After redaction is configured, administrators can also use preview-as-role controls from the file actions area to verify how a restricted role will receive the document.

This is useful for validating:

  • watermarking and redaction behavior together
  • role-aware document delivery before external sharing
  • whether the governed viewer experience matches the intended audience

Redaction and Content Indexing

When a redaction is finalized, Clear Ideas regenerates a separate hidden redacted representation and then processes that artifact through the normal extraction pipeline.

That means restricted-role users interact with:

  • redacted extracted text
  • redacted search chunks
  • redacted AI summaries

while authorized users can still work from the original representation.

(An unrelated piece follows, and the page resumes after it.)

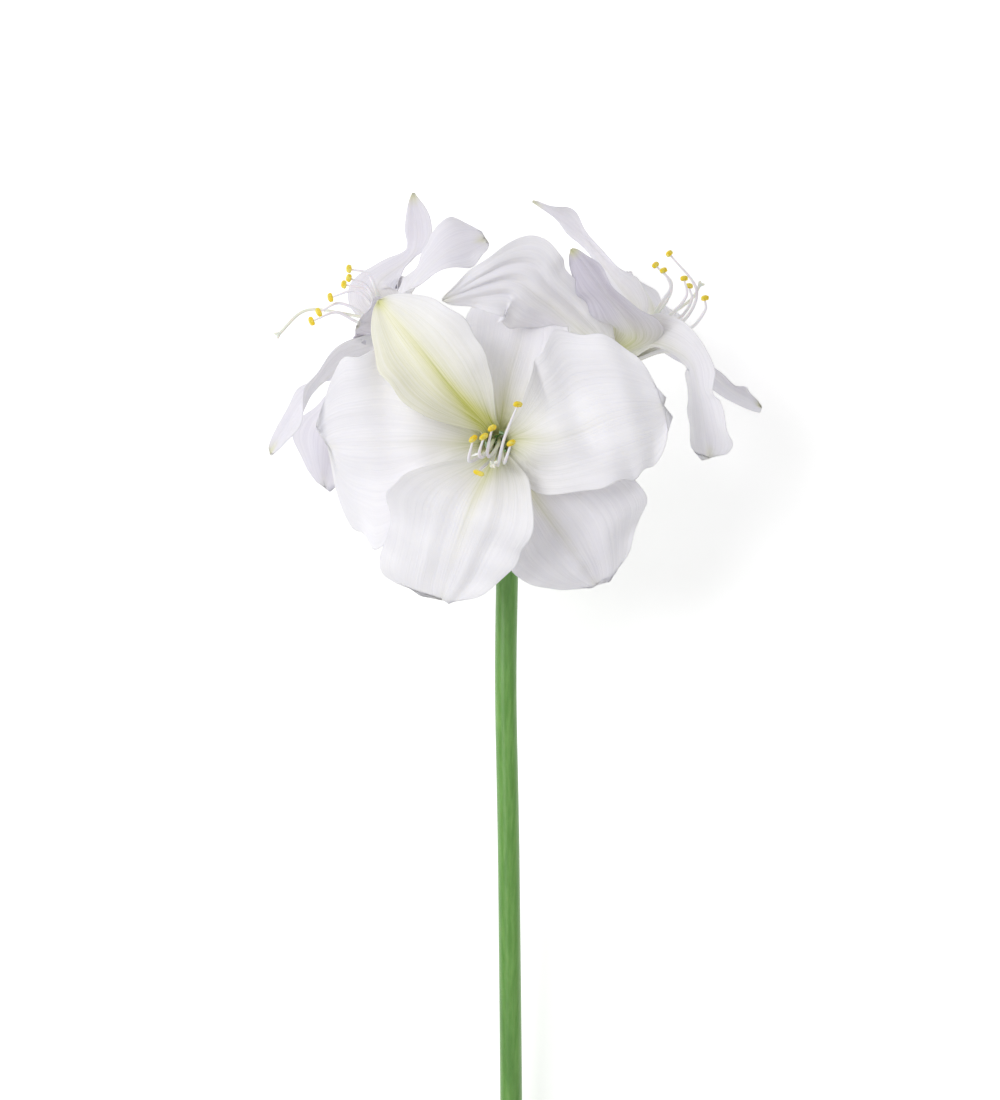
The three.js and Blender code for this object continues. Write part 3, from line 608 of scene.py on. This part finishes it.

See also Content Indexing and AI Chat.

Best Practices

  • Review all automatically detected regions before finalizing
  • Review AI-suggested PII terms before finalizing rather than treating them as automatic approval
  • Use manual regions for signatures, stamps, or non-text visual content
  • Prefer Exact matching for narrow structured identifiers when over-redaction would be risky
  • Use Include variants when formatting differences, punctuation, or wrapped identifiers are common
  • Use Save Draft when the redaction setup needs to be reviewed or resumed later before generation
  • Re-finalize the redaction if terms or manual regions change so the redacted representation, extracted text, summary, and AI retrieval data stay aligned

Current Limitations

Today, finalized redacted PDFs are generated for secure delivery and redacted AI/search behavior.

However:

  • finalized redacted PDFs are not yet guaranteed to preserve searchable embedded OCR or text metadata inside the exported PDF itself
  • AI-assisted PII term identification suggests terms for administrator review, but it is not a no-review automatic redaction workflow

Those are planned follow-up areas, but they should not be relied on as current product behavior.